◆ **Written problem**
Give the listing below again in full, exactly as written.
........
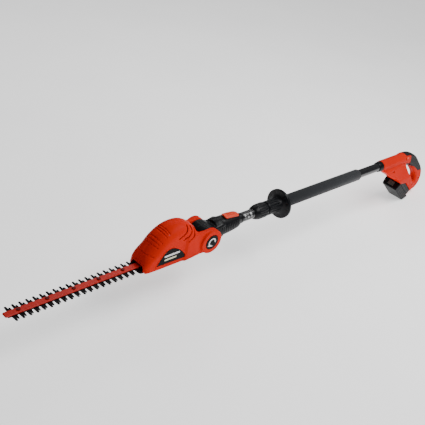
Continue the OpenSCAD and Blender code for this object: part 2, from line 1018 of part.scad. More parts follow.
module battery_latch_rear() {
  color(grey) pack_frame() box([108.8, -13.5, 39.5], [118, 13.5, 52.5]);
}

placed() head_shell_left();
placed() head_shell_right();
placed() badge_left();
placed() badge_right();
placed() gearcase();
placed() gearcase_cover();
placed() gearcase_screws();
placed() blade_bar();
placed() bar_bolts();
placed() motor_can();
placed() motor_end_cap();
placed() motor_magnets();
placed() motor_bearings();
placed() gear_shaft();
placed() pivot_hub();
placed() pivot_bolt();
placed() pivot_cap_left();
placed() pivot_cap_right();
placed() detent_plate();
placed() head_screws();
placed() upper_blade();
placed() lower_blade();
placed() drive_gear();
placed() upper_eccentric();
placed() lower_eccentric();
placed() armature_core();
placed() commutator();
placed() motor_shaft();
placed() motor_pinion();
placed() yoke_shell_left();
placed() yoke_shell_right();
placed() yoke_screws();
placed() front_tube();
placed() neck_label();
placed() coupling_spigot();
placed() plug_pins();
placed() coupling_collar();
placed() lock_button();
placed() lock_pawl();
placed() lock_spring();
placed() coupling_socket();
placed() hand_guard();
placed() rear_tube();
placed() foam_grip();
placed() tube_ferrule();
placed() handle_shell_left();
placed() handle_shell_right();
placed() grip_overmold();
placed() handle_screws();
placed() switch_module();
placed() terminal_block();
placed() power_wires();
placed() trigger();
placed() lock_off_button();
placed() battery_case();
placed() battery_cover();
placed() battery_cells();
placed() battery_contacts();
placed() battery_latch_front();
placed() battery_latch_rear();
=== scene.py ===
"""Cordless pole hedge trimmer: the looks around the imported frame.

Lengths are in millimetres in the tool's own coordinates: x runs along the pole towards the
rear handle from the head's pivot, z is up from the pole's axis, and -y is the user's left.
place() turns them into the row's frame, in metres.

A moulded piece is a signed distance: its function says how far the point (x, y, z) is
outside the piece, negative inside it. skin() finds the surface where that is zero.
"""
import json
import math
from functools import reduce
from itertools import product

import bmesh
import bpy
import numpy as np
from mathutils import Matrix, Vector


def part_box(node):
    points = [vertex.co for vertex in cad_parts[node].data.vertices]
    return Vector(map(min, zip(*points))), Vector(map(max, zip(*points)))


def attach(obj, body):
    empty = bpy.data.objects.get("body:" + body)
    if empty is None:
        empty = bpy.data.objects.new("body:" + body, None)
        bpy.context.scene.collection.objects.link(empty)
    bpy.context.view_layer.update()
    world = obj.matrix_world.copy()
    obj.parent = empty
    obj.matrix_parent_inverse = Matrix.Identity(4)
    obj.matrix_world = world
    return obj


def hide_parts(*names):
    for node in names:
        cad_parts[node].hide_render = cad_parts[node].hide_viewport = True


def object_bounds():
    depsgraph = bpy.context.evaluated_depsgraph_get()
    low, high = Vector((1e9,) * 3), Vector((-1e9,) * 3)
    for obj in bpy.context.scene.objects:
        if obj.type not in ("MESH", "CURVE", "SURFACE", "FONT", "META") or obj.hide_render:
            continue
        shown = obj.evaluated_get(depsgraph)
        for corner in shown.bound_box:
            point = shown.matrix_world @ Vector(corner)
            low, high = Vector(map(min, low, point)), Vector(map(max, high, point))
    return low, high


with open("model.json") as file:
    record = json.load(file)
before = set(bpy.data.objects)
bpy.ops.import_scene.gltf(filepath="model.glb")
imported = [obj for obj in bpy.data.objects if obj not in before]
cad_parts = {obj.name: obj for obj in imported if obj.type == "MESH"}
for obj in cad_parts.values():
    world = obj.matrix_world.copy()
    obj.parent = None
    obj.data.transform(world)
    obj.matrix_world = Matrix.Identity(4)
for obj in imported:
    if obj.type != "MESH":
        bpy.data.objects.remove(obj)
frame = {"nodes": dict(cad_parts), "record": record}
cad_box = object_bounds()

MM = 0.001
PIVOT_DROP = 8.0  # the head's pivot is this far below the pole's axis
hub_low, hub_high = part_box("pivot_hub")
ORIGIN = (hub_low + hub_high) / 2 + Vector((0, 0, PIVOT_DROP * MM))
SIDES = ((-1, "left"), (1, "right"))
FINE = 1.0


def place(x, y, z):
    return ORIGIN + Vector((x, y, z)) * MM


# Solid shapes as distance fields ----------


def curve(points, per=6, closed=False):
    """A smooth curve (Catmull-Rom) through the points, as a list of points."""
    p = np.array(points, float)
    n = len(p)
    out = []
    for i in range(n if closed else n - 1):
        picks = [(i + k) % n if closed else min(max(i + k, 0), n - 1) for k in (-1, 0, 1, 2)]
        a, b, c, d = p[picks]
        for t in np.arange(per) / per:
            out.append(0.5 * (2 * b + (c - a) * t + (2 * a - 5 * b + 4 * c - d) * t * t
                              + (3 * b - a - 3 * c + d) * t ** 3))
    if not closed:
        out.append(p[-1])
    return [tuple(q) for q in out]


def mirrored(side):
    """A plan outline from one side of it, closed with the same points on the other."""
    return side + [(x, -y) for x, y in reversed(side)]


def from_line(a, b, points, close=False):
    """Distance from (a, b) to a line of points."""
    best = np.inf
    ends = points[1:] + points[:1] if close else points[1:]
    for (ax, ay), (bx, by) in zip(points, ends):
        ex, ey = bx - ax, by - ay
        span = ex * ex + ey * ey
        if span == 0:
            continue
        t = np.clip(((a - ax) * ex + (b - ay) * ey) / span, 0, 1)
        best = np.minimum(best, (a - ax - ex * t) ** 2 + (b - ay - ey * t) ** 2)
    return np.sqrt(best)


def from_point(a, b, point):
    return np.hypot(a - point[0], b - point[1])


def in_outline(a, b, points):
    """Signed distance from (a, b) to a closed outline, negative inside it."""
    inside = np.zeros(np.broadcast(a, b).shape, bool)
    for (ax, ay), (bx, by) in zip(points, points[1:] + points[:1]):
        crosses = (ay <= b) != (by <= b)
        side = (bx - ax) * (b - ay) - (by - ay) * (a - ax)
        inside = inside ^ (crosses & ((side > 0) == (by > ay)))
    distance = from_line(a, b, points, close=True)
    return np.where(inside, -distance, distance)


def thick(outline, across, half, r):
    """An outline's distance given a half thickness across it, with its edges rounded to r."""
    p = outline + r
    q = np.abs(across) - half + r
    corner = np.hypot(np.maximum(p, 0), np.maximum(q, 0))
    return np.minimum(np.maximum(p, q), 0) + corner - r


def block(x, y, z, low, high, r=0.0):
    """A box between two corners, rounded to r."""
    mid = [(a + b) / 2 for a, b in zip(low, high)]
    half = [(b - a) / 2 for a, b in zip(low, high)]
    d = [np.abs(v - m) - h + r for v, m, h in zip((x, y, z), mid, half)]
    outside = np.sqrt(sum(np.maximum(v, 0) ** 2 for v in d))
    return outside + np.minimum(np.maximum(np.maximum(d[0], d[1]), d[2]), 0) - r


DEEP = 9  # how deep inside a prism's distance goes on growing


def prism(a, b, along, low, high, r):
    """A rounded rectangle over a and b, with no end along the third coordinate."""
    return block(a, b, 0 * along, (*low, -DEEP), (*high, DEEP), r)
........
◆ **Output for this exercise**
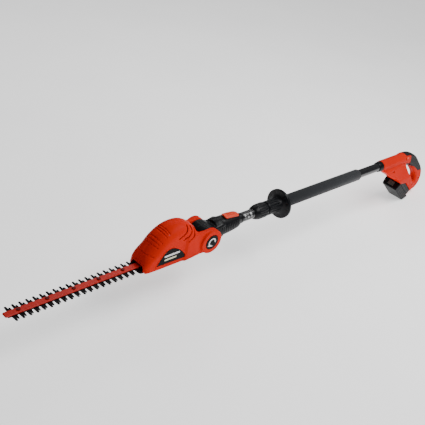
Continue the OpenSCAD and Blender code for this object: part 2, from line 1018 of part.scad. More parts follow.
module battery_latch_rear() {
  color(grey) pack_frame() box([108.8, -13.5, 39.5], [118, 13.5, 52.5]);
}

placed() head_shell_left();
placed() head_shell_right();
placed() badge_left();
placed() badge_right();
placed() gearcase();
placed() gearcase_cover();
placed() gearcase_screws();
placed() blade_bar();
placed() bar_bolts();
placed() motor_can();
placed() motor_end_cap();
placed() motor_magnets();
placed() motor_bearings();
placed() gear_shaft();
placed() pivot_hub();
placed() pivot_bolt();
placed() pivot_cap_left();
placed() pivot_cap_right();
placed() detent_plate();
placed() head_screws();
placed() upper_blade();
placed() lower_blade();
placed() drive_gear();
placed() upper_eccentric();
placed() lower_eccentric();
placed() armature_core();
placed() commutator();
placed() motor_shaft();
placed() motor_pinion();
placed() yoke_shell_left();
placed() yoke_shell_right();
placed() yoke_screws();
placed() front_tube();
placed() neck_label();
placed() coupling_spigot();
placed() plug_pins();
placed() coupling_collar();
placed() lock_button();
placed() lock_pawl();
placed() lock_spring();
placed() coupling_socket();
placed() hand_guard();
placed() rear_tube();
placed() foam_grip();
placed() tube_ferrule();
placed() handle_shell_left();
placed() handle_shell_right();
placed() grip_overmold();
placed() handle_screws();
placed() switch_module();
placed() terminal_block();
placed() power_wires();
placed() trigger();
placed() lock_off_button();
placed() battery_case();
placed() battery_cover();
placed() battery_cells();
placed() battery_contacts();
placed() battery_latch_front();
placed() battery_latch_rear();
=== scene.py ===
"""Cordless pole hedge trimmer: the looks around the imported frame.

Lengths are in millimetres in the tool's own coordinates: x runs along the pole towards the
rear handle from the head's pivot, z is up from the pole's axis, and -y is the user's left.
place() turns them into the row's frame, in metres.

A moulded piece is a signed distance: its function says how far the point (x, y, z) is
outside the piece, negative inside it. skin() finds the surface where that is zero.
"""
import json
import math
from functools import reduce
from itertools import product

import bmesh
import bpy
import numpy as np
from mathutils import Matrix, Vector


def part_box(node):
    points = [vertex.co for vertex in cad_parts[node].data.vertices]
    return Vector(map(min, zip(*points))), Vector(map(max, zip(*points)))


def attach(obj, body):
    empty = bpy.data.objects.get("body:" + body)
    if empty is None:
        empty = bpy.data.objects.new("body:" + body, None)
        bpy.context.scene.collection.objects.link(empty)
    bpy.context.view_layer.update()
    world = obj.matrix_world.copy()
    obj.parent = empty
    obj.matrix_parent_inverse = Matrix.Identity(4)
    obj.matrix_world = world
    return obj


def hide_parts(*names):
    for node in names:
        cad_parts[node].hide_render = cad_parts[node].hide_viewport = True


def object_bounds():
    depsgraph = bpy.context.evaluated_depsgraph_get()
    low, high = Vector((1e9,) * 3), Vector((-1e9,) * 3)
    for obj in bpy.context.scene.objects:
        if obj.type not in ("MESH", "CURVE", "SURFACE", "FONT", "META") or obj.hide_render:
            continue
        shown = obj.evaluated_get(depsgraph)
        for corner in shown.bound_box:
            point = shown.matrix_world @ Vector(corner)
            low, high = Vector(map(min, low, point)), Vector(map(max, high, point))
    return low, high


with open("model.json") as file:
    record = json.load(file)
before = set(bpy.data.objects)
bpy.ops.import_scene.gltf(filepath="model.glb")
imported = [obj for obj in bpy.data.objects if obj not in before]
cad_parts = {obj.name: obj for obj in imported if obj.type == "MESH"}
for obj in cad_parts.values():
    world = obj.matrix_world.copy()
    obj.parent = None
    obj.data.transform(world)
    obj.matrix_world = Matrix.Identity(4)
for obj in imported:
    if obj.type != "MESH":
        bpy.data.objects.remove(obj)
frame = {"nodes": dict(cad_parts), "record": record}
cad_box = object_bounds()

MM = 0.001
PIVOT_DROP = 8.0  # the head's pivot is this far below the pole's axis
hub_low, hub_high = part_box("pivot_hub")
ORIGIN = (hub_low + hub_high) / 2 + Vector((0, 0, PIVOT_DROP * MM))
SIDES = ((-1, "left"), (1, "right"))
FINE = 1.0


def place(x, y, z):
    return ORIGIN + Vector((x, y, z)) * MM


# Solid shapes as distance fields ----------


def curve(points, per=6, closed=False):
    """A smooth curve (Catmull-Rom) through the points, as a list of points."""
    p = np.array(points, float)
    n = len(p)
    out = []
    for i in range(n if closed else n - 1):
        picks = [(i + k) % n if closed else min(max(i + k, 0), n - 1) for k in (-1, 0, 1, 2)]
        a, b, c, d = p[picks]
        for t in np.arange(per) / per:
            out.append(0.5 * (2 * b + (c - a) * t + (2 * a - 5 * b + 4 * c - d) * t * t
                              + (3 * b - a - 3 * c + d) * t ** 3))
    if not closed:
        out.append(p[-1])
    return [tuple(q) for q in out]


def mirrored(side):
    """A plan outline from one side of it, closed with the same points on the other."""
    return side + [(x, -y) for x, y in reversed(side)]


def from_line(a, b, points, close=False):
    """Distance from (a, b) to a line of points."""
    best = np.inf
    ends = points[1:] + points[:1] if close else points[1:]
    for (ax, ay), (bx, by) in zip(points, ends):
        ex, ey = bx - ax, by - ay
        span = ex * ex + ey * ey
        if span == 0:
            continue
        t = np.clip(((a - ax) * ex + (b - ay) * ey) / span, 0, 1)
        best = np.minimum(best, (a - ax - ex * t) ** 2 + (b - ay - ey * t) ** 2)
    return np.sqrt(best)


def from_point(a, b, point):
    return np.hypot(a - point[0], b - point[1])


def in_outline(a, b, points):
    """Signed distance from (a, b) to a closed outline, negative inside it."""
    inside = np.zeros(np.broadcast(a, b).shape, bool)
    for (ax, ay), (bx, by) in zip(points, points[1:] + points[:1]):
        crosses = (ay <= b) != (by <= b)
        side = (bx - ax) * (b - ay) - (by - ay) * (a - ax)
        inside = inside ^ (crosses & ((side > 0) == (by > ay)))
    distance = from_line(a, b, points, close=True)
    return np.where(inside, -distance, distance)


def thick(outline, across, half, r):
    """An outline's distance given a half thickness across it, with its edges rounded to r."""
    p = outline + r
    q = np.abs(across) - half + r
    corner = np.hypot(np.maximum(p, 0), np.maximum(q, 0))
    return np.minimum(np.maximum(p, q), 0) + corner - r


def block(x, y, z, low, high, r=0.0):
    """A box between two corners, rounded to r."""
    mid = [(a + b) / 2 for a, b in zip(low, high)]
    half = [(b - a) / 2 for a, b in zip(low, high)]
    d = [np.abs(v - m) - h + r for v, m, h in zip((x, y, z), mid, half)]
    outside = np.sqrt(sum(np.maximum(v, 0) ** 2 for v in d))
    return outside + np.minimum(np.maximum(np.maximum(d[0], d[1]), d[2]), 0) - r


DEEP = 9  # how deep inside a prism's distance goes on growing


def prism(a, b, along, low, high, r):
    """A rounded rectangle over a and b, with no end along the third coordinate."""
    return block(a, b, 0 * along, (*low, -DEEP), (*high, DEEP), r)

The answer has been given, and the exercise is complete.